**What the exercise asks**
Look through the data below. Collect every line where the word "type" occurs.

** BEGIN **

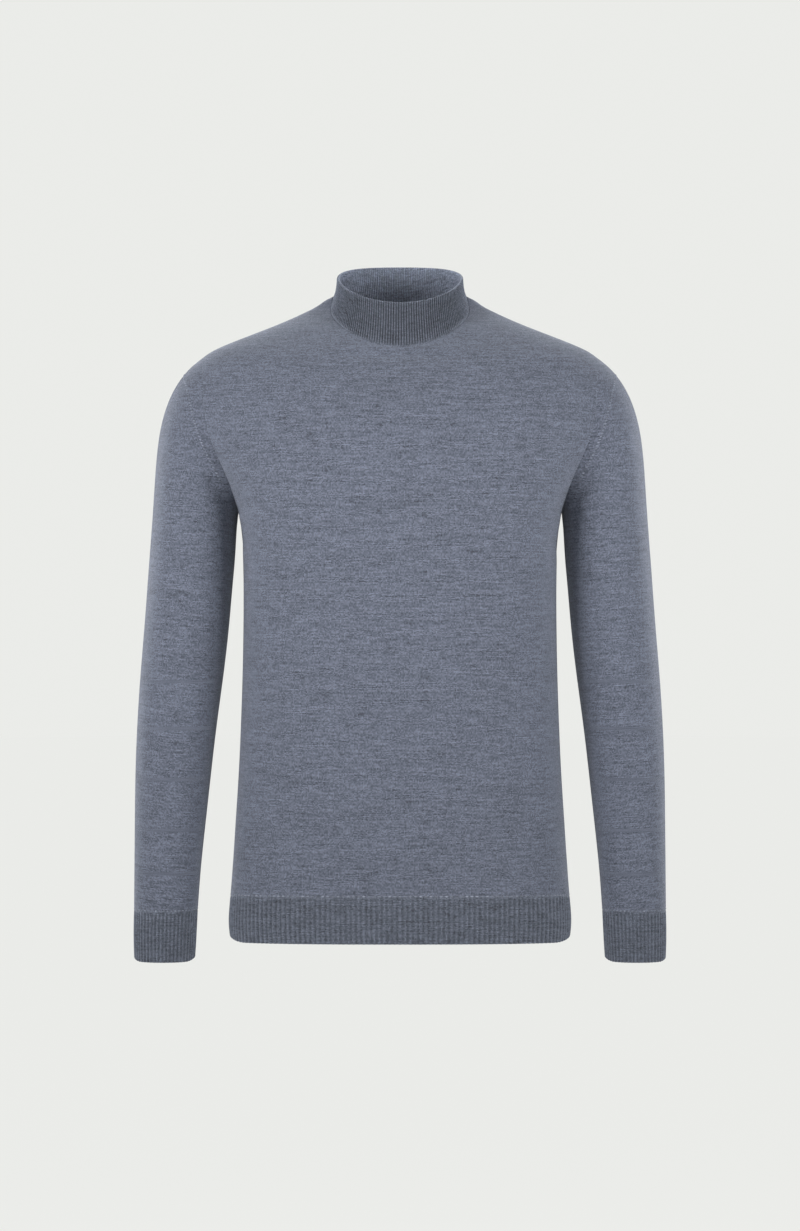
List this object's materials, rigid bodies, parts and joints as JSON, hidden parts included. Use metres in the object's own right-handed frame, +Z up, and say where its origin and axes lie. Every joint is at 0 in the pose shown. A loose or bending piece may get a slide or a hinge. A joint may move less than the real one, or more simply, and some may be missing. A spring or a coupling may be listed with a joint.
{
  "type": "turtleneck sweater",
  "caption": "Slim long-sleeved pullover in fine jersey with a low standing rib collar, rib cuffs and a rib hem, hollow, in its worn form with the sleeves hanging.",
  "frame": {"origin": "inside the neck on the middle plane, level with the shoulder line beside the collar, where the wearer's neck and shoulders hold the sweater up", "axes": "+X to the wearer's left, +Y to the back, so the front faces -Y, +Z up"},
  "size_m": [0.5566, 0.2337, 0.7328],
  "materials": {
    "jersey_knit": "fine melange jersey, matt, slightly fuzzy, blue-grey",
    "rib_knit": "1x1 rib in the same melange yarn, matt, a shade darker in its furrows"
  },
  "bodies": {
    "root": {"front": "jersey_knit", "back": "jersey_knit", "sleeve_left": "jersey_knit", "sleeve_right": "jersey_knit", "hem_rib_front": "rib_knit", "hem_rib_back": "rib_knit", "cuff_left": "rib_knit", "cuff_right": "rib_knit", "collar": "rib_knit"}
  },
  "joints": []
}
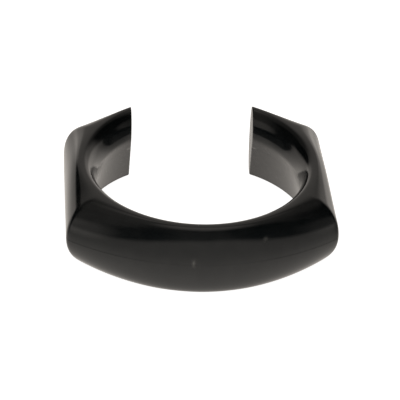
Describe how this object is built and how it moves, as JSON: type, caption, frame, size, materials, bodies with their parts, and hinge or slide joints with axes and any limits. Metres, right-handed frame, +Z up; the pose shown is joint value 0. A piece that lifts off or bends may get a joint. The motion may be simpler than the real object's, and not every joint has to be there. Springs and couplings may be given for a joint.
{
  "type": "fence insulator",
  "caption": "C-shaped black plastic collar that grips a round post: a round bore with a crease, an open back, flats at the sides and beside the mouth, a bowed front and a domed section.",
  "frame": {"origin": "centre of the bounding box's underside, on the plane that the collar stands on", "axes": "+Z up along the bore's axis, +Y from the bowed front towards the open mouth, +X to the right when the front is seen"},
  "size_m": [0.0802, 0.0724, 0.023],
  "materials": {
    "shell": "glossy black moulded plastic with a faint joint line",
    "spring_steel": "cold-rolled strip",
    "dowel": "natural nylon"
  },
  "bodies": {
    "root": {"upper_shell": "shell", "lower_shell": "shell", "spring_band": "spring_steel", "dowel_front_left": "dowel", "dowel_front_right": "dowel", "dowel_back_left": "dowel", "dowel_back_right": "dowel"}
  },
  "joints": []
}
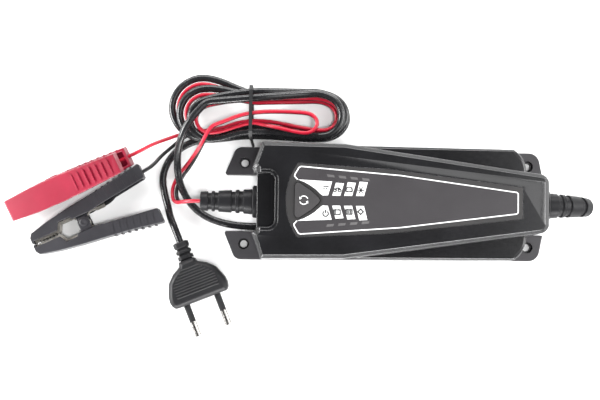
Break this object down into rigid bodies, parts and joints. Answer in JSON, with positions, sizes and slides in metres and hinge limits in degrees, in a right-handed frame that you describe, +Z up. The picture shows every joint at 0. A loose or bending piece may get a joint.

** END **

**Output for this task**
  "type": "turtleneck sweater",
Describe how this object is built and how it moves, as JSON: type, caption, frame, size, materials, bodies with their parts, and hinge or slide joints with axes and any limits. Metres, right-handed frame, +Z up; the pose shown is joint value 0. A piece that lifts off or bends may get a joint. The motion may be simpler than the real object's, and not every joint has to be there. Springs and couplings may be given for a joint.
  "type": "fence insulator",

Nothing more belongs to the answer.